*RECORDS FOR THE TASK*.
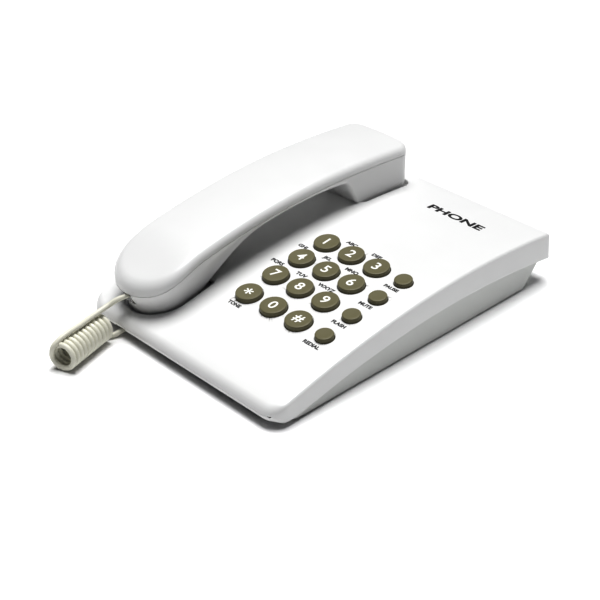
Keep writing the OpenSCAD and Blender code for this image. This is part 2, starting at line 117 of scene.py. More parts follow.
KEY_X0, KEY_Y0 = -1.8, -54.5
KEY_PITCH_X, KEY_PITCH_Y = 19.1, 19.6
KEY_R, KEY_H = 7.4, 2.4
FN_X, FN_Y0, FN_PITCH_Y = 55.8, -54.7, 19.75
FN_R, FN_H = 5.05, 2.5
KEY_HOLE_GAP = 0.4
DIAL_STEM_R, FN_STEM_R = 2.8, 2.0
KEY_TILT = math.asin((TOP_ARC[0] - KEY_Y0 - 1.5 * KEY_PITCH_Y) / TOP_ARC[2])

DIGIT_SIZE, STAR_SIZE, LETTERS_SIZE, LEGEND_SIZE, WORD_SIZE = 8.4, 11.0, 3.3, 3.1, 8.0
DIGIT_DEPTH, PRINT_DEPTH = 0.06, 0.03
WORD_AT = (28.0, 79.5)

CORD_D = 3.0
COIL_R = 6.5
COIL_TURNS = 11
COIL_START = (-42.0, -150.0)
COIL_END = (-52.6, -115.4)
COIL_Z = 8.1
LEAD_ROUTE = [(-47, -101.5, 23.8), (-47, -103.3, 23.8), (-49, -107.5, 22.4),
    (-51, -112, 20), (-51, -119, 18.6), (-50, -126, 18.1), (-48, -134, 18),
    (-47, -141, 17.8), (-46.4, -147, 16.6), (-46.8, -151.4, 13.6)]
BASE_LEAD_ROUTE = [(-48.3, -110, 2.2), (-48, -105, 3.2), (-48, -99, 4.1), (-48, -93, 4.6),
    (-48, -88, 5.6), (-48, -84, 6.8)]


def arc_z(y, arc):
    """Height of an arched surface at a distance y from the origin."""
    crest_y, crest_z, radius = arc
    return crest_z - radius + math.sqrt(radius ** 2 - (y - crest_y) ** 2)


def top_z(y):
    return arc_z(y, TOP_ARC)


def clamp(value, low, high):
    return max(low, min(high, value))


def smooth(value, low, high):
    """0 below low, 1 above high, and a smooth step between them."""
    t = clamp((value - low) / (high - low), 0.0, 1.0)
    return t * t * (3 - 2 * t)


# ---------- mesh helpers ----------

def add_object(name, mesh, material, body):
    obj = bpy.data.objects.new(name, mesh)
    bpy.context.scene.collection.objects.link(obj)
    obj.data.materials.clear()
    obj.data.materials.append(material)
    if body:
        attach(obj, body)
    return obj


def finish_mesh(bm, name, sharp_degrees=32.0):
    """Closes, cleans and smooths a bmesh in millimetres, and makes a mesh in metres of it."""
    bmesh.ops.remove_doubles(bm, verts=bm.verts, dist=0.004)
    bmesh.ops.recalc_face_normals(bm, faces=bm.faces)
    bmesh.ops.scale(bm, vec=(MM, MM, MM), verts=bm.verts)
    mesh = bpy.data.meshes.new(name)
    bm.to_mesh(mesh)
    bm.free()
    mark_smooth(mesh, sharp_degrees)
    return mesh


def mark_smooth(mesh, sharp_degrees=32.0):
    bm = bmesh.new()
    bm.from_mesh(mesh)
    limit = math.radians(sharp_degrees)
    for face in bm.faces:
        face.smooth = True
    for edge in bm.edges:
        edge.smooth = edge.calc_face_angle(0.0) < limit
    bm.to_mesh(mesh)
    bm.free()


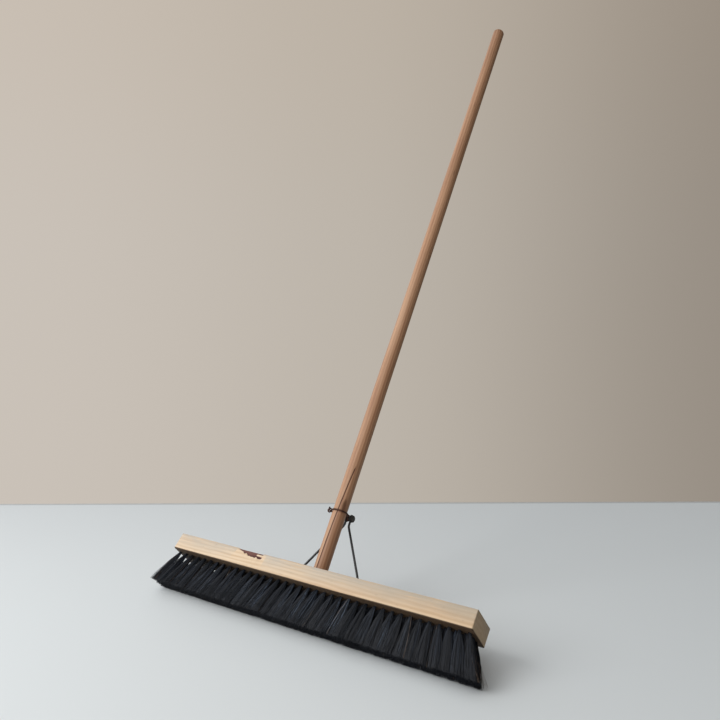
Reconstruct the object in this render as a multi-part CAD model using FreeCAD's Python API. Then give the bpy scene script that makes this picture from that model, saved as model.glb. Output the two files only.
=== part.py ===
import FreeCAD, Part
import math
import os

# A push broom: a wooden block with rows of stiff tufts, a long round handle in a tapered
# socket, and a wire brace that clamps the handle and is screwed down to the block.
#
# The head is drawn level: origin at the middle of the block's bottom face, X along the
# block, Y towards its back edge, Z up. The whole broom is then tipped forward onto the
# tips of its back row, which rest on the floor at Z = 0. Sizes are millimetres and degrees.

V = FreeCAD.Vector
ORIGIN = V(0, 0, 0)
X_AXIS = V(1, 0, 0)
Y_AXIS = V(0, 1, 0)
Z_AXIS = V(0, 0, 1)

# Posture
head_tilt = 47.0            # the block's top face leans back this far from level
handle_set = 13.0           # handle's lean towards the block's front edge
floor_trim = 1.0            # how far the back row's tips are worn flat by the floor

# Block
block_length = 610.0
block_depth = 64.0
block_thickness = 30.0
front_bevel = 3.0           # along the top front edge
back_round = 3.0            # along the top back edge
corner_round = 2.0          # upright corners
worn_corner_round = 6.0     # upright corner at the front left, worn by use

# Tufts
row_count = 5
row_pitch = 7.5             # between neighbouring rows
tuft_pitch = 16.0           # nearest pitch along a row
tuft_end_margin = 9.0       # block's end to the first hole's axis
tuft_trim = 62.0            # tuft length below the block
tuft_root_diameter = 4.8
tuft_gap = 0.3              # between neighbouring tips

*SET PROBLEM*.
Would you reproduce all the entries exactly?

*RESPONSE*.
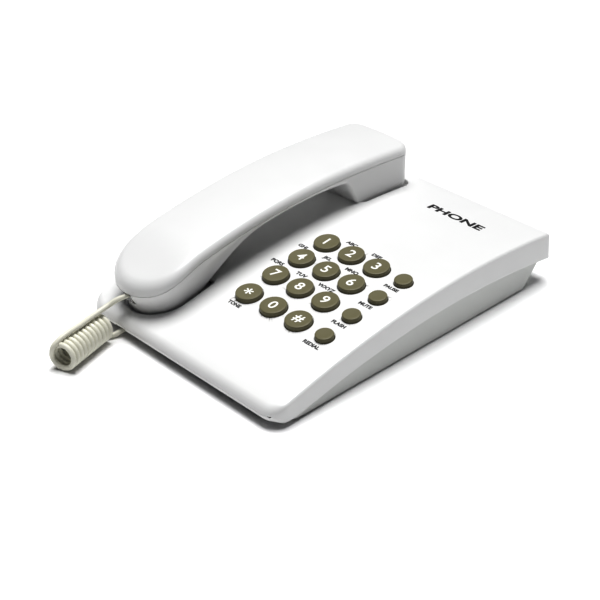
Keep writing the OpenSCAD and Blender code for this image. This is part 2, starting at line 117 of scene.py. More parts follow.
KEY_X0, KEY_Y0 = -1.8, -54.5
KEY_PITCH_X, KEY_PITCH_Y = 19.1, 19.6
KEY_R, KEY_H = 7.4, 2.4
FN_X, FN_Y0, FN_PITCH_Y = 55.8, -54.7, 19.75
FN_R, FN_H = 5.05, 2.5
KEY_HOLE_GAP = 0.4
DIAL_STEM_R, FN_STEM_R = 2.8, 2.0
KEY_TILT = math.asin((TOP_ARC[0] - KEY_Y0 - 1.5 * KEY_PITCH_Y) / TOP_ARC[2])

DIGIT_SIZE, STAR_SIZE, LETTERS_SIZE, LEGEND_SIZE, WORD_SIZE = 8.4, 11.0, 3.3, 3.1, 8.0
DIGIT_DEPTH, PRINT_DEPTH = 0.06, 0.03
WORD_AT = (28.0, 79.5)

CORD_D = 3.0
COIL_R = 6.5
COIL_TURNS = 11
COIL_START = (-42.0, -150.0)
COIL_END = (-52.6, -115.4)
COIL_Z = 8.1
LEAD_ROUTE = [(-47, -101.5, 23.8), (-47, -103.3, 23.8), (-49, -107.5, 22.4),
    (-51, -112, 20), (-51, -119, 18.6), (-50, -126, 18.1), (-48, -134, 18),
    (-47, -141, 17.8), (-46.4, -147, 16.6), (-46.8, -151.4, 13.6)]
BASE_LEAD_ROUTE = [(-48.3, -110, 2.2), (-48, -105, 3.2), (-48, -99, 4.1), (-48, -93, 4.6),
    (-48, -88, 5.6), (-48, -84, 6.8)]


def arc_z(y, arc):
    """Height of an arched surface at a distance y from the origin."""
    crest_y, crest_z, radius = arc
    return crest_z - radius + math.sqrt(radius ** 2 - (y - crest_y) ** 2)


def top_z(y):
    return arc_z(y, TOP_ARC)


def clamp(value, low, high):
    return max(low, min(high, value))


def smooth(value, low, high):
    """0 below low, 1 above high, and a smooth step between them."""
    t = clamp((value - low) / (high - low), 0.0, 1.0)
    return t * t * (3 - 2 * t)


# ---------- mesh helpers ----------

def add_object(name, mesh, material, body):
    obj = bpy.data.objects.new(name, mesh)
    bpy.context.scene.collection.objects.link(obj)
    obj.data.materials.clear()
    obj.data.materials.append(material)
    if body:
        attach(obj, body)
    return obj


def finish_mesh(bm, name, sharp_degrees=32.0):
    """Closes, cleans and smooths a bmesh in millimetres, and makes a mesh in metres of it."""
    bmesh.ops.remove_doubles(bm, verts=bm.verts, dist=0.004)
    bmesh.ops.recalc_face_normals(bm, faces=bm.faces)
    bmesh.ops.scale(bm, vec=(MM, MM, MM), verts=bm.verts)
    mesh = bpy.data.meshes.new(name)
    bm.to_mesh(mesh)
    bm.free()
    mark_smooth(mesh, sharp_degrees)
    return mesh


def mark_smooth(mesh, sharp_degrees=32.0):
    bm = bmesh.new()
    bm.from_mesh(mesh)
    limit = math.radians(sharp_degrees)
    for face in bm.faces:
        face.smooth = True
    for edge in bm.edges:
        edge.smooth = edge.calc_face_angle(0.0) < limit
    bm.to_mesh(mesh)
    bm.free()


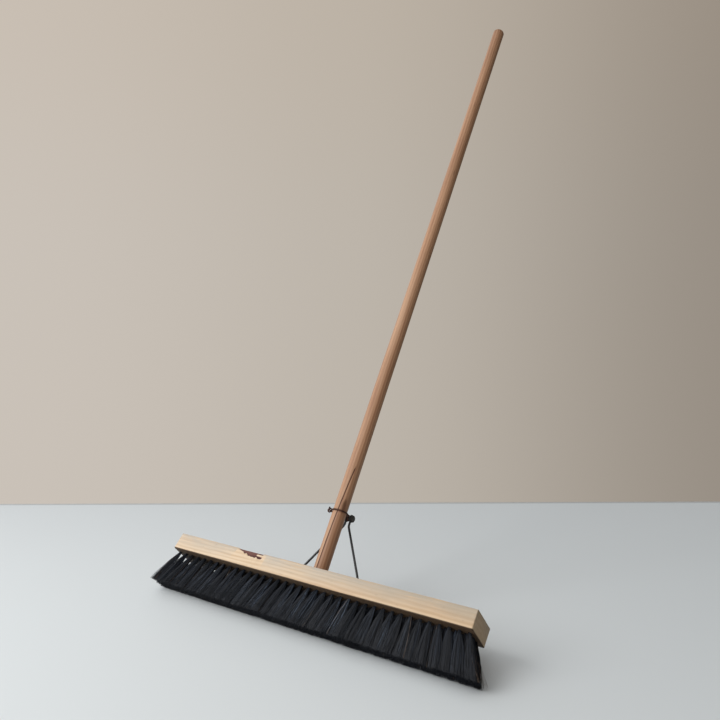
Reconstruct the object in this render as a multi-part CAD model using FreeCAD's Python API. Then give the bpy scene script that makes this picture from that model, saved as model.glb. Output the two files only.
=== part.py ===
import FreeCAD, Part
import math
import os

# A push broom: a wooden block with rows of stiff tufts, a long round handle in a tapered
# socket, and a wire brace that clamps the handle and is screwed down to the block.
#
# The head is drawn level: origin at the middle of the block's bottom face, X along the
# block, Y towards its back edge, Z up. The whole broom is then tipped forward onto the
# tips of its back row, which rest on the floor at Z = 0. Sizes are millimetres and degrees.

V = FreeCAD.Vector
ORIGIN = V(0, 0, 0)
X_AXIS = V(1, 0, 0)
Y_AXIS = V(0, 1, 0)
Z_AXIS = V(0, 0, 1)

# Posture
head_tilt = 47.0            # the block's top face leans back this far from level
handle_set = 13.0           # handle's lean towards the block's front edge
floor_trim = 1.0            # how far the back row's tips are worn flat by the floor

# Block
block_length = 610.0
block_depth = 64.0
block_thickness = 30.0
front_bevel = 3.0           # along the top front edge
back_round = 3.0            # along the top back edge
corner_round = 2.0          # upright corners
worn_corner_round = 6.0     # upright corner at the front left, worn by use

# Tufts
row_count = 5
row_pitch = 7.5             # between neighbouring rows
tuft_pitch = 16.0           # nearest pitch along a row
tuft_end_margin = 9.0       # block's end to the first hole's axis
tuft_trim = 62.0            # tuft length below the block
tuft_root_diameter = 4.8
tuft_gap = 0.3              # between neighbouring tips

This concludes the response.